**SUPPLIED DATA**
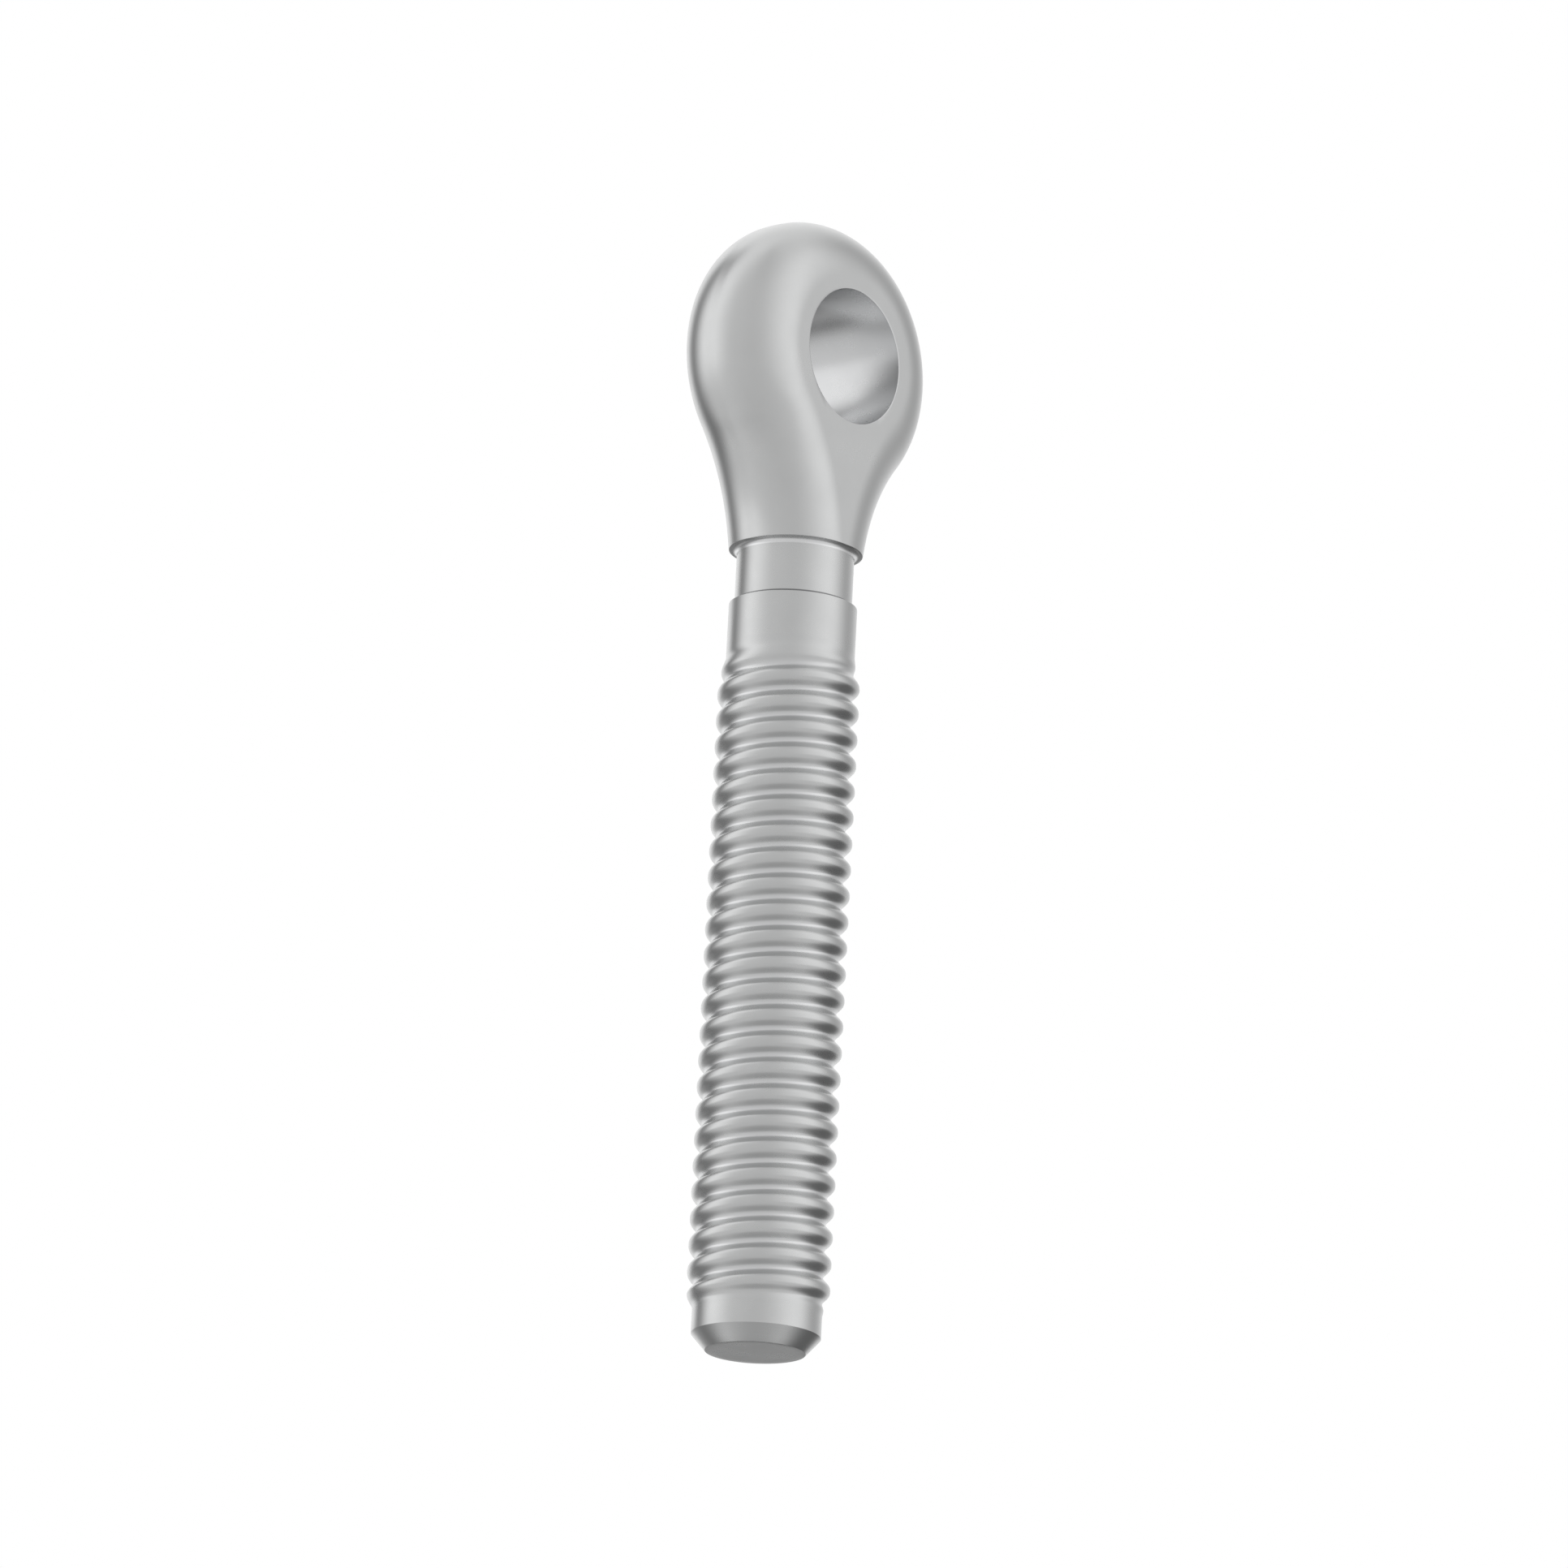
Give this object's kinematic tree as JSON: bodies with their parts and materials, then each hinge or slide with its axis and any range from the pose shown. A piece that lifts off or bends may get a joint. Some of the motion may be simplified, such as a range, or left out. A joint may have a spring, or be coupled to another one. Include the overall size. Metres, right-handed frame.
{
  "type": "eye bolt",
  "caption": "Forged shank eye bolt: a thick round eye, a tapering throat, a turned relief and a long shank with a coarse rolled thread.",
  "frame": {"origin": "centre of the eye: on the axis of the hole, halfway between the two cheeks", "axes": "+Z along the bolt from its point to its eye, +Y along the hole's axis, +X across the ring"},
  "size_m": [0.0454, 0.0222, 0.1816],
  "materials": {
    "steel": "satin, bright zinc-grey"
  },
  "bodies": {
    "root": {"eye_bolt": "steel"}
  },
  "joints": []
}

**AIM**
Please return the data above exactly as given.

**SOLUTION BELOW**
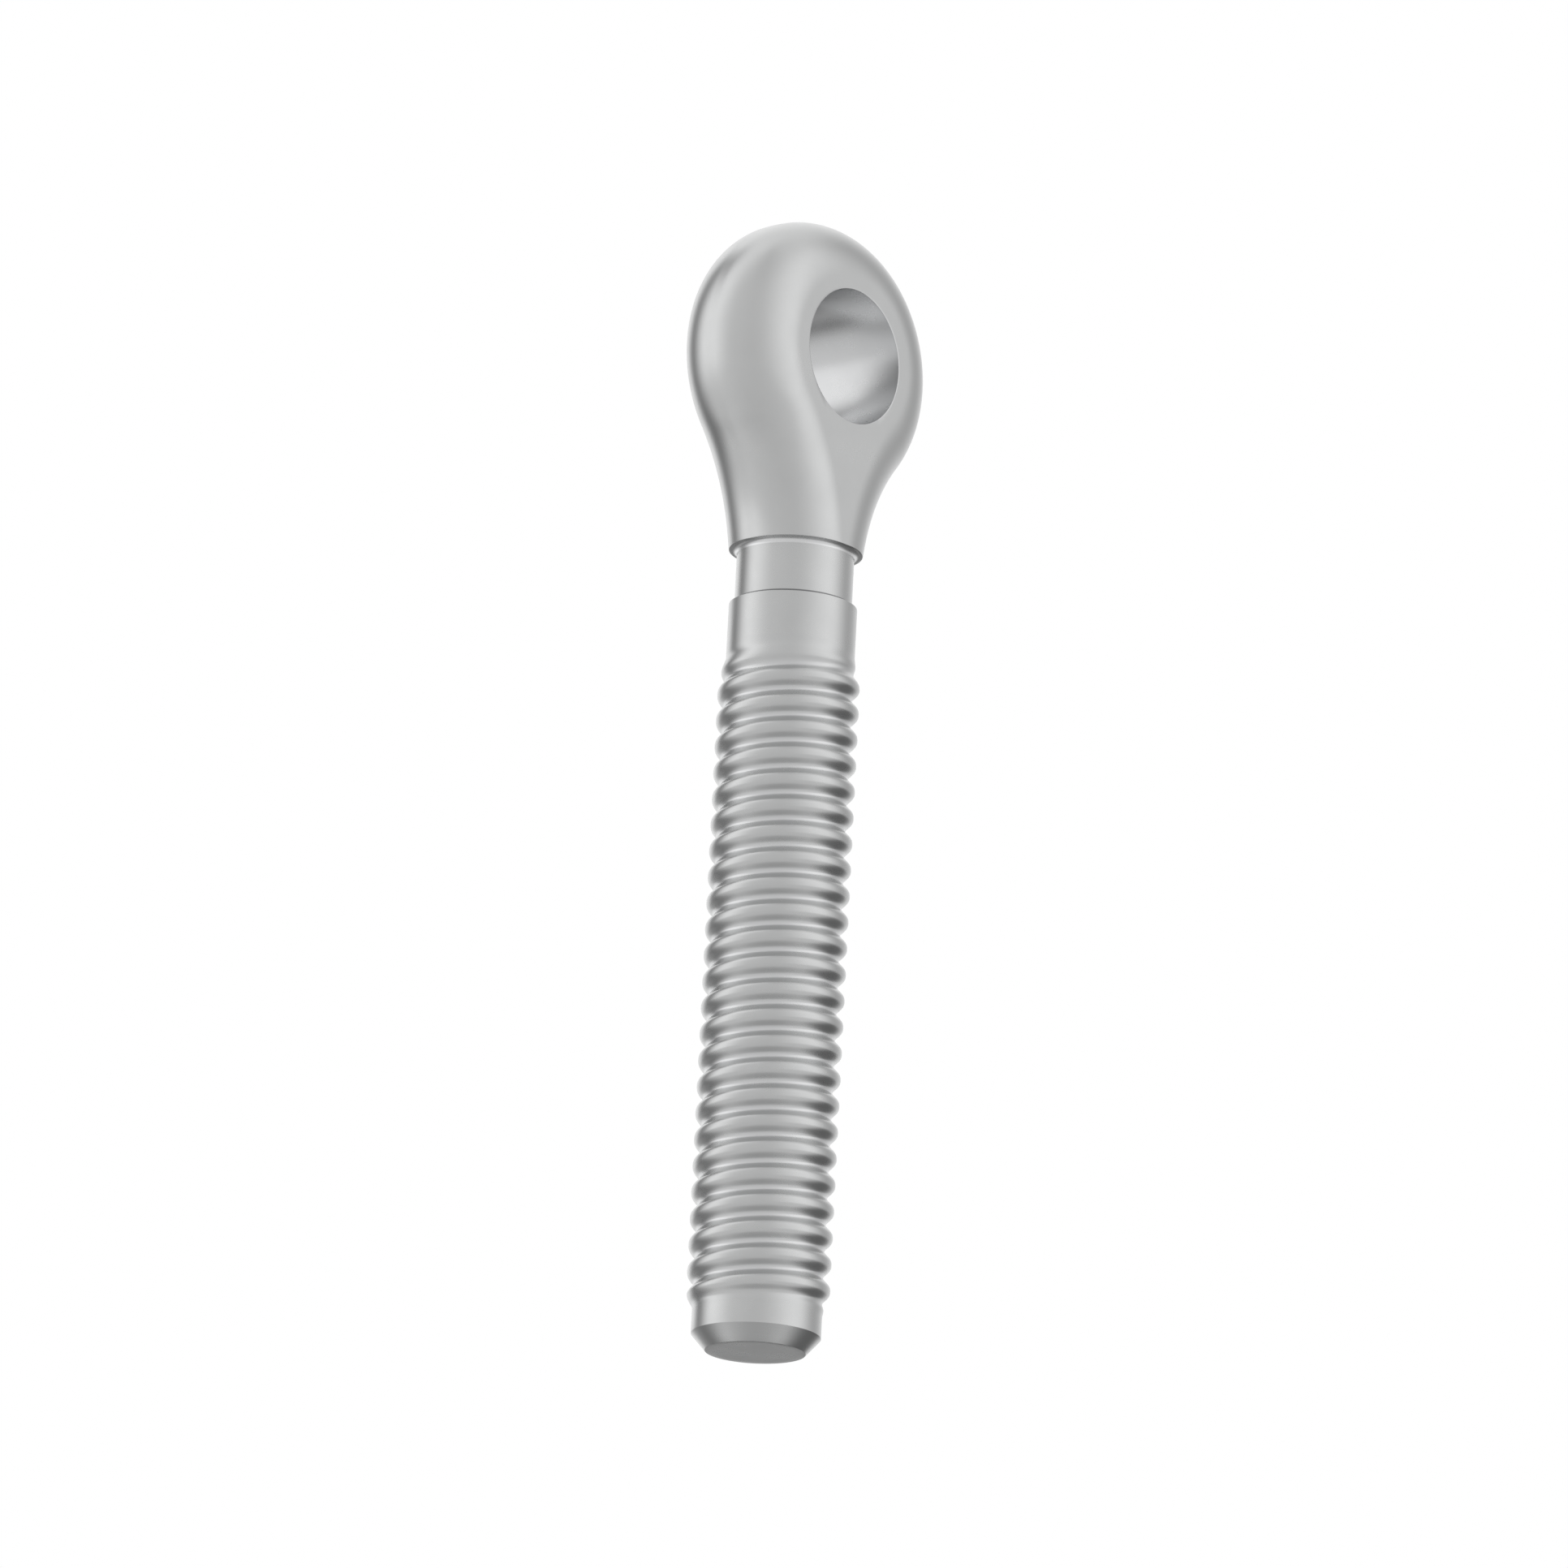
Give this object's kinematic tree as JSON: bodies with their parts and materials, then each hinge or slide with its axis and any range from the pose shown. A piece that lifts off or bends may get a joint. Some of the motion may be simplified, such as a range, or left out. A joint may have a spring, or be coupled to another one. Include the overall size. Metres, right-handed frame.
{
  "type": "eye bolt",
  "caption": "Forged shank eye bolt: a thick round eye, a tapering throat, a turned relief and a long shank with a coarse rolled thread.",
  "frame": {"origin": "centre of the eye: on the axis of the hole, halfway between the two cheeks", "axes": "+Z along the bolt from its point to its eye, +Y along the hole's axis, +X across the ring"},
  "size_m": [0.0454, 0.0222, 0.1816],
  "materials": {
    "steel": "satin, bright zinc-grey"
  },
  "bodies": {
    "root": {"eye_bolt": "steel"}
  },
  "joints": []
}